Below are several entries. Transcribe exactly those lines that fall from the one with "for piece in" through the one with "before = set(bpy.data.objects)", end lines included.

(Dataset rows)
------------------------

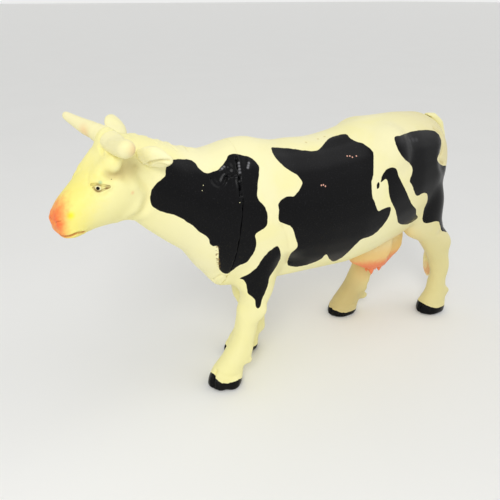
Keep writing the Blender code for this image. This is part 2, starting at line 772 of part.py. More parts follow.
def make_head(parts, cutters):
    """Neck and head in one hollow skin, with the plug that snaps into the body."""
    def add_shapes(bm):
        add_loft(bm, trunk_rings(0.0)[:len(NECK_SHARES) + 3], RING_SIDES)
        add_loft(bm, head_rings(0.0), RING_SIDES)
        add_head_swells(bm)
    mesh = skin("head_skin", add_shapes, HEAD_VOXEL, HEAD_FACES_SHARE, cutters)
    seat = grown(mesh.copy(), "head_seat", cutters)
    halve(mesh, seam_centre() + seam_normal() * (SEAM_GAP / 2), -seam_normal())
    head = bpy.data.objects.new("head_shell", mesh)
    parts.objects.link(head)
    mesh.materials.append(vinyl("head_vinyl", IVORY))
    add_boolean(head, plug_shape(cutters), "UNION")
    add_boolean(head, neck_cavity(cutters), "DIFFERENCE")
    add_boolean(head, cavity("head_hollow", head_rings(WALL)[1:-2], cutters), "DIFFERENCE")
    bore_start = seam_centre() + seam_normal() * (2 * WALL)
    bore = round_cutter("plug_bore", bore_start, -seam_normal(), PLUG_RADIUS - PLUG_WALL,
                        OVERRUN + 2 * WALL, cutters)
    add_boolean(head, bore, "DIFFERENCE")
    return head, seat


def make_horns(head, seat, parts, cutters):
    """Two horns, each with its peg a little below its axis."""
    frame = head_matrix()
    turn = frame.to_3x3()
    drop = Vector((0.0, 0.0, HORN_PEG_DROP))
    sides = (
        ("left_horn", -1, (LEFT_HORN_AHEAD, LEFT_HORN_RISE, LEFT_HORN_SWEEP),
         LEFT_HORN_LENGTH, LEFT_HORN_TIP_RADIUS),
        ("right_horn", 1, (RIGHT_HORN_AHEAD, RIGHT_HORN_RISE, RIGHT_HORN_SWEEP),
         RIGHT_HORN_LENGTH, RIGHT_HORN_TIP_RADIUS),
    )
    horns = []
    for name, side, pointing, length, tip_radius in sides:
        horn = shaped(name, lambda bm: add_horn(bm, side, pointing, length, tip_radius), parts)
        horn.data.materials.append(vinyl(name + "_vinyl", HORN_IVORY))
        base, direction = horn_axis(side, *pointing)
        seat_with_peg(horn, seat, head, frame @ (base - drop), turn @ direction, PEG_RADIUS,
                      length / 2, PEG_DEPTH, cutters)
        horns.append(horn)
    return horns


def make_ears(head, seat, parts, cutters):
    """Two ears, the left one turned flatter than the right one."""
    frame = head_matrix()
    turn = frame.to_3x3()
    sides = (
        ("left_ear", -1, (LEFT_EAR_AHEAD, LEFT_EAR_HEIGHT, LEFT_EAR_RISE), LEFT_EAR_TILT),
        ("right_ear", 1, (RIGHT_EAR_AHEAD, RIGHT_EAR_HEIGHT, RIGHT_EAR_RISE), RIGHT_EAR_TILT),
    )
    ears = []
    for name, side, pointing, tilt in sides:
        ear = shaped(name, lambda bm: add_ear(bm, side, pointing, tilt), parts)
        ear.data.materials.append(vinyl(name + "_vinyl", IVORY))
        base, direction = ear_axis(side, *pointing)
        seat_with_peg(ear, seat, head, frame @ base, turn @ direction, PEG_RADIUS,
                      EAR_LENGTH / 3, PEG_DEPTH, cutters)
        ears.append(ear)
    return ears


def make_udder(body, seat, parts, cutters):
    """The bag, plugged into the belly."""
    mesh = skin("udder_skin", add_udder, SMALL_VOXEL, UDDER_FACES_SHARE, cutters)
    udder = bpy.data.objects.new("udder", mesh)
    parts.objects.link(udder)
    mesh.materials.append(vinyl("udder_vinyl", UDDER_PINK))
    seat_with_peg(udder, seat, body, udder_centre(), Vector((0.0, 0.0, -1.0)), UDDER_PEG_RADIUS,
                  UDDER_DEPTH / 4, UDDER_PEG_DEPTH, cutters)


def make_tail(body, seat, parts, cutters):
    """The tail, pegged into the root of the rump."""
    tail = shaped("tail", add_tail, parts)
    tail.data.materials.append(vinyl("tail_vinyl", IVORY))
    points = tail_points()
    start = points[1][0]
    direction = Vector((math.cos(TAIL_PEG_SLOPE), 0.0, math.sin(TAIL_PEG_SLOPE)))
    seat_with_peg(tail, seat, body, start, direction, PEG_RADIUS, TAIL_THICKNESS / 3,
                  TAIL_PEG_DEPTH, cutters)


def hang_on_neck_pivot(pieces, parts):
    """Parent the head's pieces to an empty on the axis that the head turns about."""
    pivot = bpy.data.objects.new("neck_pivot", None)
    parts.objects.link(pivot)
    turn = seam_normal().to_track_quat("Z", "Y").to_matrix().to_4x4()
    place = Matrix.Translation(seam_centre()) @ turn
    pivot.matrix_world = place
    pivot.empty_display_size = PLUG_RADIUS
    for piece in pieces:
        piece.parent = pivot
        piece.matrix_parent_inverse = place.inverted()


def main():
    clear_scene()
    parts = new_collection("toy_cow")
    cutters = new_collection("cutters")
    body, body_seat = make_body(parts, cutters)
    head, head_seat = make_head(parts, cutters)
    horns = make_horns(head, head_seat, parts, cutters)
    ears = make_ears(head, head_seat, parts, cutters)
    make_udder(body, body_seat, parts, cutters)
    make_tail(body, body_seat, parts, cutters)
    hang_on_neck_pivot([head, *horns, *ears], parts)


main()
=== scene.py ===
"""Toy cow of soft vinyl: its fine skin, its paint and the stage around it.

The cow faces -X and its left side is -Y. The floor is z = 0, and lengths are in metres.
Each moulding starts as a copy of its plain solid, is melted to a fine skin, smoothed, and
then pushed and pulled like clay. Paint edges are distances that the skin carries.
"""
import json
import math

import bmesh
import bpy
import numpy as np
from bpy.props import FloatProperty, FloatVectorProperty, PointerProperty
from mathutils import Matrix, Vector
from mathutils.bvhtree import BVHTree
from mathutils.kdtree import KDTree


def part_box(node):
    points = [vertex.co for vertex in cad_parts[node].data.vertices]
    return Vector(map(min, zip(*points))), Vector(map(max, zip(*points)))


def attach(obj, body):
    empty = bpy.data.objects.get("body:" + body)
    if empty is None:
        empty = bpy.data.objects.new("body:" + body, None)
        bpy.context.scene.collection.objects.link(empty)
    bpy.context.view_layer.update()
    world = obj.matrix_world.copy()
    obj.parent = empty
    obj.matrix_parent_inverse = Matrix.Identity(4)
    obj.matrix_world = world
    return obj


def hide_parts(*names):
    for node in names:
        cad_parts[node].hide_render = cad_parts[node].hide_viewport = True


bl_info = {
    "name": "Toy Cow",
    "version": (1, 0, 0),
    "blender": (4, 5, 0),
    "location": "3D View > Sidebar > Toy Cow",
    "description": "Dresses a toy cow with its fine vinyl skin, its paint and a stage",
    "category": "Object",
}

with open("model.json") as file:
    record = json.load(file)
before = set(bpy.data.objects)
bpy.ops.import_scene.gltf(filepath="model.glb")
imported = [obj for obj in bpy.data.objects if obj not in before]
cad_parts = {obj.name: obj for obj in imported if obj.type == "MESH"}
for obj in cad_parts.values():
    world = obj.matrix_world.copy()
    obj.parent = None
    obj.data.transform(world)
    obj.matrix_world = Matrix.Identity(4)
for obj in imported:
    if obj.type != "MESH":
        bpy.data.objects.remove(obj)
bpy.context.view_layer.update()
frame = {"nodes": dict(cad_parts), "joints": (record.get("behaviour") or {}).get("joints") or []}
NECK_JOINT = frame["joints"][0]
SEAM_POINT = Vector(NECK_JOINT["pos_m"])
SEAM_AHEAD = Vector(NECK_JOINT["axis"]).normalized()
MEDIAN_SIDE = SEAM_POINT.y

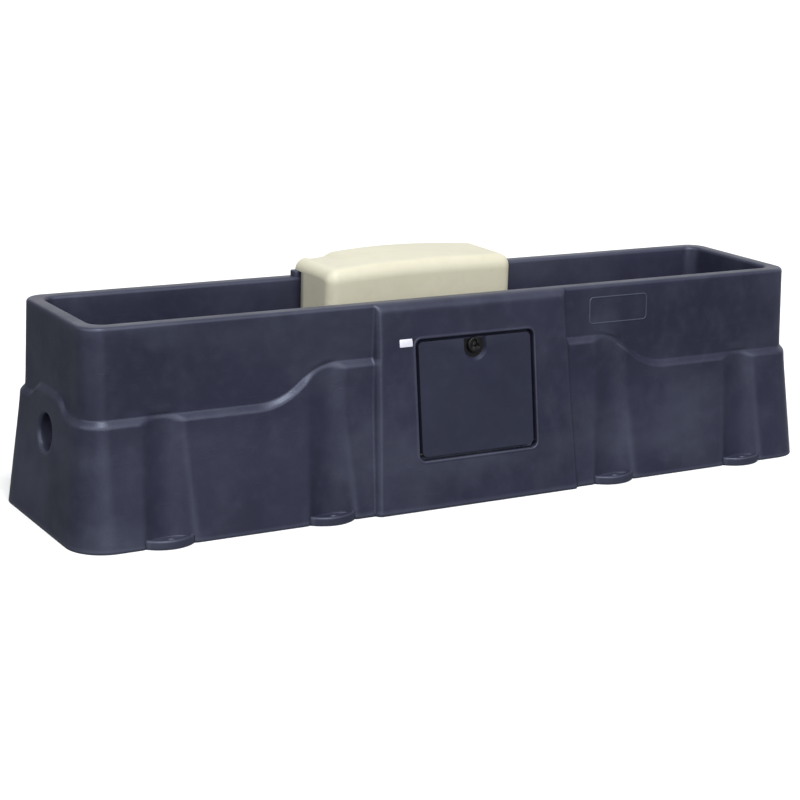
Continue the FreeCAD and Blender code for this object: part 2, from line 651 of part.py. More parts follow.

------------------------

Exercise solution:
    for piece in pieces:
        piece.parent = pivot
        piece.matrix_parent_inverse = place.inverted()


def main():
    clear_scene()
    parts = new_collection("toy_cow")
    cutters = new_collection("cutters")
    body, body_seat = make_body(parts, cutters)
    head, head_seat = make_head(parts, cutters)
    horns = make_horns(head, head_seat, parts, cutters)
    ears = make_ears(head, head_seat, parts, cutters)
    make_udder(body, body_seat, parts, cutters)
    make_tail(body, body_seat, parts, cutters)
    hang_on_neck_pivot([head, *horns, *ears], parts)


main()
=== scene.py ===
"""Toy cow of soft vinyl: its fine skin, its paint and the stage around it.

The cow faces -X and its left side is -Y. The floor is z = 0, and lengths are in metres.
Each moulding starts as a copy of its plain solid, is melted to a fine skin, smoothed, and
then pushed and pulled like clay. Paint edges are distances that the skin carries.
"""
import json
import math

import bmesh
import bpy
import numpy as np
from bpy.props import FloatProperty, FloatVectorProperty, PointerProperty
from mathutils import Matrix, Vector
from mathutils.bvhtree import BVHTree
from mathutils.kdtree import KDTree


def part_box(node):
    points = [vertex.co for vertex in cad_parts[node].data.vertices]
    return Vector(map(min, zip(*points))), Vector(map(max, zip(*points)))


def attach(obj, body):
    empty = bpy.data.objects.get("body:" + body)
    if empty is None:
        empty = bpy.data.objects.new("body:" + body, None)
        bpy.context.scene.collection.objects.link(empty)
    bpy.context.view_layer.update()
    world = obj.matrix_world.copy()
    obj.parent = empty
    obj.matrix_parent_inverse = Matrix.Identity(4)
    obj.matrix_world = world
    return obj


def hide_parts(*names):
    for node in names:
        cad_parts[node].hide_render = cad_parts[node].hide_viewport = True


bl_info = {
    "name": "Toy Cow",
    "version": (1, 0, 0),
    "blender": (4, 5, 0),
    "location": "3D View > Sidebar > Toy Cow",
    "description": "Dresses a toy cow with its fine vinyl skin, its paint and a stage",
    "category": "Object",
}

with open("model.json") as file:
    record = json.load(file)
before = set(bpy.data.objects)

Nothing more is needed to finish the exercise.